To achieve this, the following patch implements similar logic for a MANITALIC
environment variable.
--- /usr/src/usr.bin/man/man.sh.orig 2016-01-01 18:53:41.169871849 +0000 +++ /usr/src/usr.bin/man/man.sh 2016-05-16 14:26:03.474372847 +0100 @@ -356,8 +356,10 @@ ;; esac - if [ -z "$MANCOLOR" ]; then + if [ -z "$MANCOLOR" ] && [ -z "$MANITALIC" ]; then NROFF="$NROFF -P-c" + elif [ -n "$MANITALIC" ]; then + NROFF="$NROFF -P-i" fi if [ -n "${use_width}" ]; then
man
command
The obstacles put in the way on Debian operating systems are subtler, and undocumented.

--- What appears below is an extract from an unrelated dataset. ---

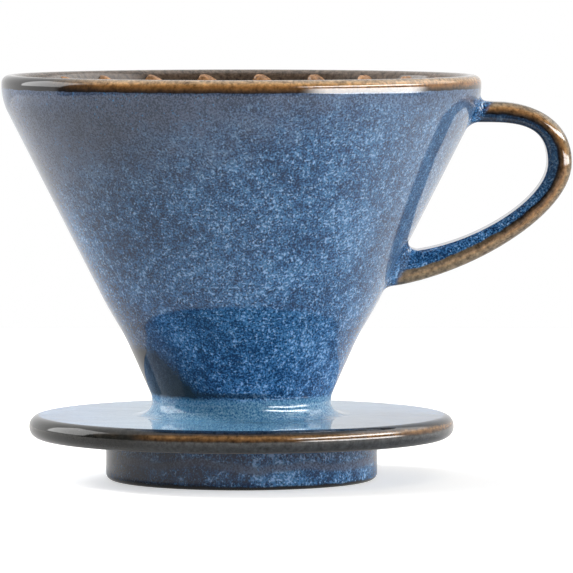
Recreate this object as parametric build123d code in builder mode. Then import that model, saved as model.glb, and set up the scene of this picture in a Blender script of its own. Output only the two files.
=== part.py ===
from build123d import *

import os
from math import atan2, cos, degrees, radians, sin, tan

# Ceramic pour over dripper: a ribbed cone luted to a saucer, a foot ring and a strap handle.
# Millimetres. +Z is up, the origin is on the cone's axis at the plane that the foot rests on,
# and the handle points along +X.

# whole dripper
height = 98.0  # table to the crest of the lip
rim_radius = 58.0  # outside of the lip

# cone, outside
lip_band = 6.0  # crest down to the corner between upright lip and sloping wall
lip_blend = 13.0  # radius that rounds that corner
neck_radius = 19.7  # where the wall would meet the saucer without its fillet
neck_flare = 0.58  # how far the straight wall's own line would pass inside that
neck_fillet = 4.0  # hollow curve from the wall into the saucer
waist_rise = 19.3  # saucer up to where the wall is drawn in most
waist_depth = 0.6
waist_reach = 7.5  # and from there up to where it is straight
waist_blend = 60.0  # radius of both soft bends
seat_margin = 0.6  # flat ring outside the neck's fillet
seat_depth = 1.5  # cone's base into the saucer

# cone, inside: straight from the lip to the outlet, at the 60 degrees of a paper cone
lip_width = 3.45  # across the crest, before its shoulders are rounded
lip_flat = 0.3  # what the rounding leaves of that
outlet_radius = 9.5
outlet_rise = 4.26  # saucer's top up to the outlet
outlet_land = 2.5  # upright wall of the outlet
outlet_edge = 0.6  # rounding of the outlet's upper edge
drain_radius = 14.0  # hole in the saucer, below the outlet

# ribs inside the cone
rib_pairs = 12  # one long and one short rib each
rib_round = 1.3  # radius of a rib's back
rib_inset = 0.3  # centre of that radius, in from the wall
rib_sweep = 115.0  # degrees that a full-length rib turns
rib_top = 1.8  # crest of the lip down to the upper end
rib_bottom = 2.2  # outlet's edge up to the lower end of a long rib
short_rib_rise = 37.0  # upright distance between the ends of a short rib
rib_direction = 86.8  # first long rib's upper end, degrees from +X

# saucer
saucer_radius = 51.5
saucer_top = 15.7
saucer_thickness = 5.5
saucer_band = 0.3  # upright band that the rounding of both edges leaves

# foot ring
foot_radius = 32.9
foot_wall = 5.0
tongue_height = 1.2  # tongue on its top, into a groove in the saucer
tongue_width = 3.0  # at its top; its outside slopes down to the ring's
foot_outer_edge = 1.6
foot_inner_edge = 1.0

# handle, a strap bent into a finger loop
handle_reach = 21.8  # lip's outside to the outermost point
handle_crown = 0.68  # height of that point, from 0 at the lower root to 1 at the upper
upper_root_drop = 2.9  # lip's corner down to the middle of the upper root
lower_root_rise = 8.3  # drawn-in part of the wall up to the middle of the lower root
upper_root_height = 4.9
lower_root_height = 8.6
strap_thickness = 5.85  # at the outermost point
strap_width = 12.0
strap_outer_edge = 2.6
strap_inner_edge = 1.2
shoulder_pull = 0.51  # how far the upper curves run on before they turn down
outer_rise = 0.7
inner_rise = 0.96
tail_pull = 0.48  # the same for the lower curves
tail_drop = 0.4
outer_lean = 10.7  # slope of the strap at its lower root, degrees
inner_lean = 8.2

# handle's roots and the pads that they stand on, let into the cone's wall
root_run = 4.0  # straight stretch at each root
root_sink = 0.6  # hollow curves run on this far into the wall
upper_outer_fillet = 1.2
upper_inner_fillet = 4.5
lower_inner_fillet = 1.8
lower_outer_fillet = 3.0
pad_height_margin = 4.0
pad_width_margin = 1.5
pad_corner = 3.0
pad_depth = 1.0

# heights, slopes and radii that pieces share
saucer_bottom = saucer_top - saucer_thickness
saucer_edge = (saucer_thickness - saucer_band) / 2
seat_z = saucer_top - seat_depth
foot_inner_radius = foot_radius - foot_wall
tongue_inner_radius = foot_radius - (foot_wall + tongue_width) / 2
tongue_outer_radius = tongue_inner_radius + tongue_width
tongue_top = saucer_bottom + tongue_height
lip_corner_z = height - lip_band
outlet_z = saucer_top + outlet_rise
wall_slope = (rim_radius - neck_radius + neck_flare) / (lip_corner_z - saucer_top)
filter_slope = (rim_radius - lip_width - outlet_radius) / (height - outlet_z)
filter_angle = degrees(atan2(filter_slope, 1))
lip_round = (lip_width - lip_flat) / (1 + tan(radians(45 - filter_angle / 2)))
crest_z = height - lip_round
rib_top_z = height - rib_top


def wall_radius(z):
    # outside of the straight wall at height z
    return rim_radius - (lip_corner_z - z) * wall_slope


def inner_radius(z):
    # inside of the cone at height z
    return outlet_radius + (z - outlet_z) * filter_slope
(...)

In 2002, Colin J. Watson of Debian added an undocumented flag to groff
.
This undocumented flag is the GROFF_SGR
environment variable.
Unless it is set, roff macro code in the /etc/groff/man.local
file forcibly and quietly emits the tty: sgr 0
control sequence into the input that is given to grotty
.
Setting this flag is an undocumented override that restores the behaviour of grotty
that people expect from its documentation.
Debian's man
command doesn't itself actually pass the -c
command line flag, emit the control sequence, or set the GROFF_NO_SGR
environment variable, and a user who didn't know to dig into a decade-and-a-half old bug report against a long since superseded version of Debian Linux could be excused being mystified by how on Earth the programs were not behaving as documented.
It doesn't enable the non-default behaviour of grotty
that employs real italicization, though.
To do that, it is necessary to pass the -i
option to grotty
.
This is done by passing the -P-i
option to groff
.
This is in turn done by passing the -- -P-i
option to nroff
.
But the Debian man
command is not a shell script that can be easily patched in situ, but a compiled program.
So one has to employ the MANROFFOPT
environment variable, setting it to "-- -P-i
".
Or one can patch the offending macro code out of the /etc/groff/man.local
file, as long as one is prepared to re-apply that patch every time that the package containing that file is upgraded/reinstalled.
man
command
It has been reported that the settings that apply on Debian also apply to Arch Linux.